Lors de la session d’hiver 2022, le Conseil des Etats a apporté en tant que second conseil un grand nombre de modifications au projet de modification de la loi sur le droit international privé en lien avec les successions (20.034). Le projet proposé par le Conseil fédéral avait pour but d’accroître l’autonomie des parties et de réduire le risque de conflit de compétence avec les autorités étrangères. Estimant que les modifications proposées par le Conseil des Etats ne tenaient plus compte de l’objectif initial, la commission a décidé de maintenir sa position initiale et a rejeté les modifications non rédactionnelles.

Autres objets

  • Par 12 voix contre 12 et 1 abstention, et avec la voix prépondérante de sa présidente, la commission a donné suite à l'initiative parlementaire 21.464 («Adapter les articles 276 CP et 98 CPM à la situation actuelle en vue de renforcer la liberté d'expression »), déposée par le conseiller aux États Mathias Zopfi. La Commission des affaires juridiques du Conseil des États est ainsi chargée d’élaborer un projet dans un délai de deux ans.

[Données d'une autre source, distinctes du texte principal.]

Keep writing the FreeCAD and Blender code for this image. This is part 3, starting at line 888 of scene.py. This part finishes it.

  • La commission a décidé d’examiner, lors du prochain trimestre, le rapport du Conseil fédéral du 21 décembre 2022 concernant l’introduction d’un troisième sexe ou l’abandon de la mention du sexe dans le registre de l’état civil, et de mener alors des auditions à ce sujet.

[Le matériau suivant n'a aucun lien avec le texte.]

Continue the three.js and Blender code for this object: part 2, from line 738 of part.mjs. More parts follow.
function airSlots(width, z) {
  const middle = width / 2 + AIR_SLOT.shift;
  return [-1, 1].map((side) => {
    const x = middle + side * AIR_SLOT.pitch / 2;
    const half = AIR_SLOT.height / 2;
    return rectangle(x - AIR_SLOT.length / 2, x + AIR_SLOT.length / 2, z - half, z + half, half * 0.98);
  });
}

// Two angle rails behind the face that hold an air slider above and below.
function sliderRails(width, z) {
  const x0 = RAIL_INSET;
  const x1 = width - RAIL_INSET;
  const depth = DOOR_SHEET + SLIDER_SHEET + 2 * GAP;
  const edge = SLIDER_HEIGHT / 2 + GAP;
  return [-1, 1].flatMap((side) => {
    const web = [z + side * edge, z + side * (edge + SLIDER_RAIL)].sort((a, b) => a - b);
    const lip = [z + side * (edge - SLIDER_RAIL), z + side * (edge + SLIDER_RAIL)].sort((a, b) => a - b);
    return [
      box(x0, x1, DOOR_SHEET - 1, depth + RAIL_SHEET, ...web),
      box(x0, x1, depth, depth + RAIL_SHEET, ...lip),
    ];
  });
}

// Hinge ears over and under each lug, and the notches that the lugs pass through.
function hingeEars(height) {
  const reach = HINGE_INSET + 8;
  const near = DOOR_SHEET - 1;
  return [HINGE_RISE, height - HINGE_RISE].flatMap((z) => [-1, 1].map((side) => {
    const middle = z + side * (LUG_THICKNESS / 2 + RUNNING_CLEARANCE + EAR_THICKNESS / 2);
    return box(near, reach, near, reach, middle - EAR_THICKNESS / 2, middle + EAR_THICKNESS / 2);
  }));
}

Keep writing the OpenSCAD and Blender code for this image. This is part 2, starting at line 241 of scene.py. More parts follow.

  • Elle a en outre décidé de se pencher, à l’une de ses prochaines séances, sur les conséquences pour la Suisse du projet législatif de la Commission européenne concernant le contrôle des messageries instantanées, et d’entendre à ce sujet le Préposé fédéral à la protection des données et à la transparence.

La commission a siégé les 12 et 13 janvier 2023 à Berne, sous la présidence de la conseillère nationale Christa Markwalder (PLR/BE).